Question

wikipedia doesn't say, nor my Berger Panorama book (but I might google Levi-Civita to get rid of one level of brackets) and the library is far (actually not, but it has German Schließungszeiten and I got no key). (I guess the differential Bianchi identity is not due to Bianchi? So who did which?)

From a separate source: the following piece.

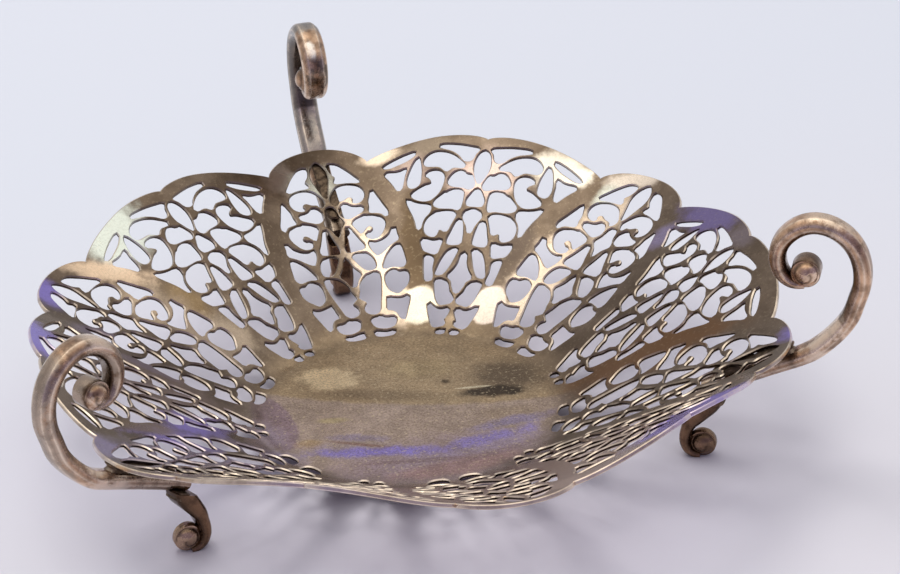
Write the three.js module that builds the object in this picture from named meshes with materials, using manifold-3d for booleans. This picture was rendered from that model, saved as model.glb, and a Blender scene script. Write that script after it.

To clarify on the "vice versa": according to my Swiss cheese memory, there might be something completely different actually due to Bianchi. Some book was telling this quite nice...

Said MO answer is here

Answer 1

Wikipedia saids that the algebraic one at least is due to Ricci:

Curvature of Riemannian manifolds - Symmetries and identities

Answer 2

The first one is due to Ricci, and the second one is due to Bianchi.

Answer 3

L.P. Eisenhart claims in his Riemannian Geometry (Princeton University Press, 1926, p. 82) that Bianchi was the first who discovered the algebraic identity in 1902.

It is also indicated in Italian Mathematics Between the Two World Wars by Guerraggio and Nastasi (Birkhäuser Verlag, 2006, p. 15) that Bianchi obtained both of the identities which were published in his paper "Sui simboli di Riemann a quattro indici e sulla curvatura di Riemann", Rend. Acc. Lincei, 11 (1902), pp. 3–7.